Mr Sharp testified that the response to Ms Moore of “oh yes, badly” held no sexual connotation but was reference to wanting to speak to that teacher badly.

Mr Sharp stated that he had no idea that his lack of attendance at the Board meeting would be held against him. He stated he thought there was an agreement between the Union and Management regarding the discipline and said he was devastated when the suspension was significantly increased by the Board who had not even talked to him.


The Arbitrator considered the authorities provided by counsel and additionally considered a case heard by the Supreme Court of Canada with respect to the definition and impact of sexual harassment, “…which in many respects can be considered analogous to racial harassment.”
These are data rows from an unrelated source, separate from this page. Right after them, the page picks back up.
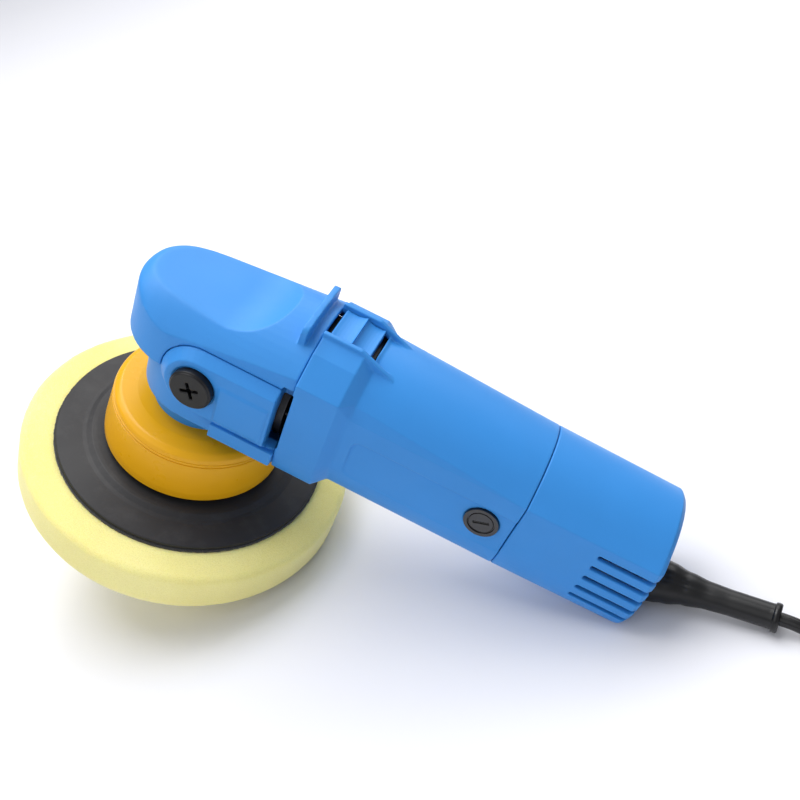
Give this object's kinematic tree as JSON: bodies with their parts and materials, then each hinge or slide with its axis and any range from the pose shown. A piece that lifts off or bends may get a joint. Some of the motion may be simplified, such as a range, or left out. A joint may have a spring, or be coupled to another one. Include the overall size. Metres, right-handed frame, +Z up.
{
  "type": "rotary polisher",
  "caption": "Corded rotary car polisher: foam pad on a rubber plate, yellow guard, blue gear head and motor housing, slide switch on top, mains cord and plug",
  "frame": {"origin": "centre of the footprint, on the surface the tool rests on", "axes": "X runs from the gear head to the rear end of the motor housing, Y to the left of the tool, Z up; the tool rests tipped back on the pad's rim and the rear end"},
  "size_m": [0.5304, 0.284, 0.1827],
  "materials": {
    "foam": "open-cell foam",
    "loop": "hook and loop",
    "plate_rubber": "matt",
    "steel": "turned",
    "gear_steel": "cut teeth, oiled",
    "dark_screw": "blackened",
    "blue_plastic": "fine moulded texture",
    "yellow_plastic": "smooth",
    "black_plastic": "moulded",
    "black_gloss": "smooth",
    "fan_plastic": "moulded",
    "laminated_steel": "stacked sheet",
    "copper": "lacquered wire",
    "brass": "sheet",
    "carbon": "pressed carbon",
    "relief_rubber": "satin",
    "cord_rubber": "satin",
    "tie_fabric": "woven",
    "plug_rubber": "moulded",
    "pin_metal": "plated"
  },
  "bodies": {
    "root": {"lower_bearing": "steel", "upper_bearing": "steel", "bearing_plate": "blue_plastic", "bearing_plate_screws": "dark_screw", "guard": "yellow_plastic", "guard_screws": "dark_screw", "gear_housing": "blue_plastic", "head_cover": "blue_plastic", "handle_bolts": "black_plastic", "motor_housing": "blue_plastic", "rear_cover": "blue_plastic", "rear_screws": "dark_screw", "front_bearing": "steel", "rear_bearing": "steel", "baffle": "black_plastic", "stator": "laminated_steel", "field_coils": "copper", "brush_holders": "brass", "carbon_brushes": "carbon", "brush_springs": "steel", "brush_caps": "black_gloss", "switch_module": "black_plastic", "cord_clamp": "black_plastic", "clamp_screws": "dark_screw", "strain_relief": "relief_rubber", "cord_tube": "cord_rubber", "cord_coil": "cord_rubber", "cord_tie": "tie_fabric", "cord_tail": "cord_rubber", "plug": "plug_rubber", "plug_pins": "pin_metal"},
    "spindle": {"foam_pad": "foam", "loop_layer": "loop", "backing_plate": "plate_rubber", "plate_nut": "steel", "spindle": "steel", "bevel_gear": "gear_steel"},
    "rotor": {"rotor_shaft": "steel", "pinion": "gear_steel", "fan": "fan_plastic", "armature": "laminated_steel", "windings": "copper", "commutator": "copper"},
    "switch": {"slide_switch": "blue_plastic", "slider_base": "black_plastic", "link_rod": "black_plastic"}
  },
  "joints": [
    {"name": "spindle_turn", "type": "hinge", "parent": "root", "child": "spindle", "pos_m": [-0.07258, 0, 0.09187], "axis": [0.466, 0, 0.8848], "continuous": true},
    {"name": "rotor_turn", "type": "hinge", "parent": "root", "child": "rotor", "pos_m": [0.03943, 0, 0.08995], "axis": [0.8848, 0, -0.466], "continuous": true},
    {"name": "switch_slide", "type": "slide", "parent": "root", "child": "switch", "axis": [-0.8848, 0, 0.466], "range_m": [0, 0.002]}
  ],
  "couplings": [
    {"joint": "rotor_turn", "follows": "spindle_turn", "ratio": 3}
  ]
}
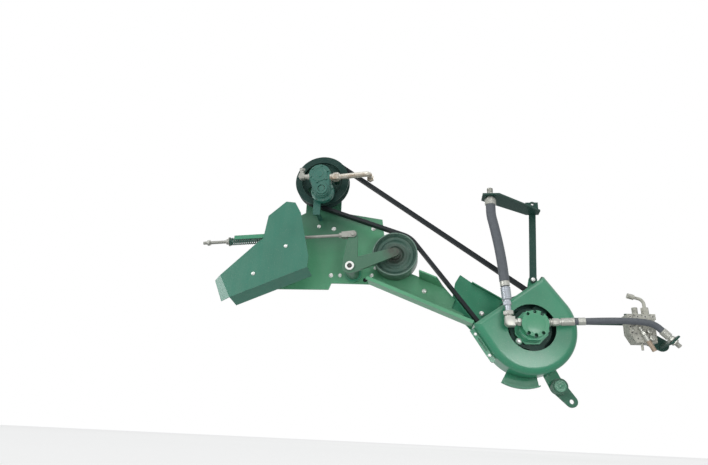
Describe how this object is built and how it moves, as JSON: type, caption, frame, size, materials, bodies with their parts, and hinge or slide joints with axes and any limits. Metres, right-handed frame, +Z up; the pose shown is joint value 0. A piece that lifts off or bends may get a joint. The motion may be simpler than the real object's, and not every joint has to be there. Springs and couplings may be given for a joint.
{
  "type": "hydraulic belt drive of a combine harvester",
  "caption": "Belt drive off a harvester's side: motor-driven sheave in a round-windowed guard, sprung idler arm, upper pulley and unit, channel beam and wedge cover.",
  "frame": {"origin": "middle of the four wall bolts, on the rear face of the side plate", "axes": "+X to the right as the bay is looked into, +Y into the machine, +Z up"},
  "size_m": [1.708, 0.212, 0.971],
  "materials": {
    "green_paint": "gloss enamel, sun-faded and dusty",
    "dark_green_paint": "gloss enamel on castings",
    "zinc_steel": "pale zinc plate",
    "yellow_zinc": "yellowish zinc plate",
    "bare_steel": "turned steel, oiled",
    "valve_metal": "dull cast and milled",
    "hose_rubber": "matt hose cover",
    "belt_rubber": "matt belt cloth and rubber"
  },
  "bodies": {
    "frame": {"side_plate": "green_paint", "guard_back_plate": "green_paint", "drive_guard": "green_paint", "guard_strip": "green_paint", "channel_beam": "green_paint", "belt": "belt_rubber", "lower_bearing": "dark_green_paint", "upper_bearing": "dark_green_paint", "motor_carrier": "dark_green_paint", "motor_housing": "dark_green_paint", "motor_cap": "dark_green_paint", "left_elbow": "zinc_steel", "up_hose_end": "zinc_steel", "up_hose": "hose_rubber", "up_bulkhead": "zinc_steel", "side_hose_end": "zinc_steel", "side_hose": "hose_rubber", "side_bulkhead": "zinc_steel", "upright_strap": "green_paint", "hose_shelf": "green_paint", "valve_arm": "green_paint", "valve_block": "valve_metal", "lower_leg": "green_paint", "pivot_post": "green_paint", "spring_anchor": "green_paint", "spring": "dark_green_paint", "wedge_cover": "green_paint", "cover_standoffs": "dark_green_paint", "upper_unit": "dark_green_paint", "upper_elbow": "yellow_zinc", "steel_tube": "yellow_zinc", "torque_strap": "dark_green_paint"},
    "sheave": {"drive_sheave": "dark_green_paint", "drive_shaft": "bare_steel"},
    "pulley": {"upper_pulley": "dark_green_paint", "pulley_shaft": "bare_steel"},
    "arm": {"tension_arm": "green_paint"},
    "idler": {"idler_pulley": "green_paint"},
    "rod": {"spring_rod": "zinc_steel", "rod_nuts": "zinc_steel"}
  },
  "joints": [
    {"name": "sheave_spin", "type": "hinge", "parent": "frame", "child": "sheave", "pos_m": [0.66, -0.06, -0.318], "axis": [0, 1, 0], "continuous": true},
    {"name": "pulley_spin", "type": "hinge", "parent": "frame", "child": "pulley", "pos_m": [-0.131, -0.06, 0.286], "axis": [0, 1, 0], "continuous": true},
    {"name": "arm_swing", "type": "hinge", "parent": "frame", "child": "arm", "pos_m": [0.007, -0.112, -0.094], "axis": [0, 1, 0], "range_deg": [0, 10], "stiffness_Nm_per_rad": 60, "springref_deg": -17.19, "deforming": ["spring"]},
    {"name": "idler_spin", "type": "hinge", "parent": "arm", "child": "idler", "pos_m": [0.17665, -0.06, -0.03691], "axis": [0, 1, 0], "continuous": true},
    {"name": "rod_hinge", "type": "hinge", "parent": "arm", "child": "rod", "pos_m": [0.0151, -0.112, 0.03475], "axis": [0, 1, 0], "range_deg": [-9.3, 0.05]}
  ],
  "couplings": [
    {"joint": "pulley_spin", "follows": "sheave_spin", "ratio": 1.1905},
    {"joint": "idler_spin", "follows": "sheave_spin", "ratio": -1.3528},
    {"joint": "rod_hinge", "follows": "arm_swing", "ratio": -0.923}
  ]
}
The Arbitrator turned first to the comments made to Ms Moore. She noted that Mr Sharp did not deny the comments but provided different context. She found “In any event, both comments were insensitive, inappropriate, too familiar and un-welcome. I am satisfied that they justify some discipline.” The Arbitrator stated she would set the discipline for the comments at minor in the absence of other actions.

The Arbitrator turned to the incidents involving Ms Neil. After considering the specifics of each incident the Arbitrator noted the following: “It is clear in the law of discrimination that a perpetrator need not have discriminatory intent,if the result of the action or conduct is itself discriminatory….such conduct cannot be excused on the basis that no harm was intended.”

Mr Sharp was found guilty of misconduct.

The Arbitrator turned next to the question of discipline. She concluded that the Board’s response was excessive. The Arbitrator addressed the issue of the un-signed letter that the Board found to be indication that Mr Sharp was not taking the issue seriously. She accepted Mr Sharp’s evidence that he had problems with his computer and was working on editing the letter with the Union who then sent the letter to the Board. That explained why the letter was unsigned. Mr Sharp had also notified the Board prior to the meeting that he would not be in attendance.

The Arbitrator reinstated the discipline that was originally imposed.